【梅原トレーナーのからだづくり哲学】所属感から脱却せよ
今日は私が日々、スポーツ現場で実体験することのなかで、読者の方々にお伝えすべき情報と私なりに深く考えた上でさらに読者に考えてもらいたいことを書いてみようと思います。
私はバスケットボールというチームスポーツに深く関わっています。競技者という己ただ一人ではなく、複数人でプレイを行い、力を合わせて勝負に挑みます。
さらに競技が団体というだけでなく、普段の活動においてもチームとして動きます。つまり会社や学校があり、そこに籍を置く個人といったように、◯◯チームの所属部員という立ち位置が生まれます。
ここに人の成長を阻害する悪因があり、あくまで私個人の言い回しですが「所属感」が生まれていて、それが選手の成長を見えざる奥深くの根っこで遮っていると憂慮しています。
あなた自身がここにいない
人間は、いや命あるものすべて他動的に生きていません。強制的にさせられるという事態は存在しつつも、自分を最終的に動かすのは自分にしかできないのです。
人間も自己成長が根幹であり唯一ですので、どのような良い環境と良い教え、恵まれたチャンスがあってもそれは外のものであり、根本には自らの意思と行動が絶対的に必要です。
反対に悪い条件があっても、それに吞まれるか跳ね返すかは自分次第ということです。
それを現代特有の「所属感」によって刈り取られていきます。
僭越ながら私が現場でありありと感じる選手らの印象は、いったい「誰がいまこのコートに立っているのだろう?」という不思議さ、そして少しのむなしさです。
いるだけの人は動かない
本当は「何」を練習しているかより「誰」が練習しているかに、成長の根っこがあります。
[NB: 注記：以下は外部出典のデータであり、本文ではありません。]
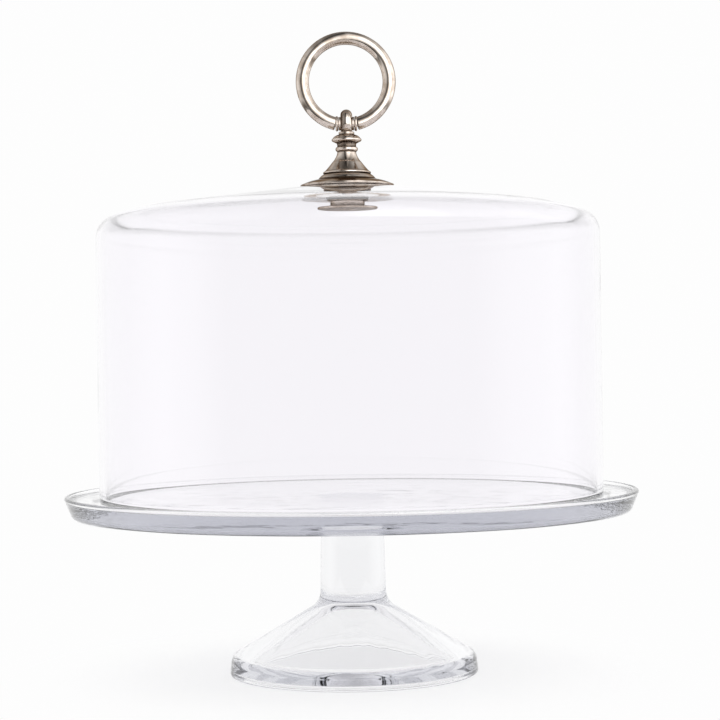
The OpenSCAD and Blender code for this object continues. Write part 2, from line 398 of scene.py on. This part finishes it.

自分を伸ばそうと意欲の出ている人と、やらされただこなしている人のどちらに軍配が上がるかは聞くまでもないでしょう。
プレイヤーとしての個人が消え、チームへの所属意識に包まれるとコートから姿が見えなくなります。
集団全体に紛れ込み、自分自身の成長を捨ててしまっている選手は決して少数ではありません。これは集団生活のマイナス面だと、強く懸念します。
皆が必ずそうなるものではありませんが、所属感、従属感に慣れてしまう人は陥りやすいと考えます。
行いやすさを考えれば、流れに身を任せるほうが楽ではあります。どんな人がそうなっているか。自分という選手が先頭ではなく、チームが先になっている人の特徴的な様子を揚げてみましょう。
まず人の話をほとんど聴いていません。意識的に聴かないようにしているのではなくて、ただ注意を向けていないだけです。
練習の説明を把握しないので、実技が始まると自分だけ何をするのかが分かりません。
分からないから周囲を見て、誤魔化して雰囲気だけ真似をします。だからつねに的を外しています。
順番もいつも後ろです。練習の中身はズレていてかつ決まって最後尾、これで上手くなるはずがありませんね。
さらに準備や片付け、移動などの際に、手際よくパッと行動することができません。
また練習中にも注意が他に逸れているため、たとえばボールを持ってくる、列をつくって並ぶ、集合するといったときに反応がすこぶる鈍い、いや実際は無反応です。
所属感に浸りきると、こんな毎日になります。
でも意外と「当てはまっているな」と思った読者もいるのではないでしょうか。
居心地が良くて気づかない
どんな場合においても自分はしないで他の誰かがするという前提に立っているのは、もうコートの外、チームの外にいるのと同じではないでしょうか。
話を聴くのは自分じゃない、受け答えするのは自分じゃない、頑張るのは自分じゃない、準備するのは自分じゃない、見本をするのは自分じゃない、練習の中心は自分じゃない。
ただ自分は紛れて人真似しているだけ。だから上達しないのです。
練習の中心にいないのは、人気者ではないからですか?主力ではないからですか?下級生だからですか?
いいえ、ご自身が一人のアスリートとしてコートに立っていないからです。
自ら主体を放棄して、ただチームに所属することに収まってしまったのです。たぶん自分でも気づかないうちに。
いますぐそこから脱してください。
チームの前にアスリートとして
矢面に立つのが自分ではなく、所属しているチームであれば色々と気が楽です。それはよく理解します。
ただそれは自らの喜びや充実を諦めることでもあります。あなたがあなたではなく、誰でもないただの一部員。何人かいるうちの一人、というだけの存在です。
それは決して気持ちの晴れる日々ではないと思います。
見方によってはただのお節介をあえてレポートに書きましたが、このような中高生が本当に稀でなくて増えていると実感するからです。
私はすべてのアスリートを応援し、活躍を楽しみにしています。お世辞でもなんでもなく、本当に努力次第でまだまだ上達するのです。
そのために、どうぞ所属意識から脱して個人を中心に立ててほしいと願います。
素晴らしい選手のみんなへ、心を込めて。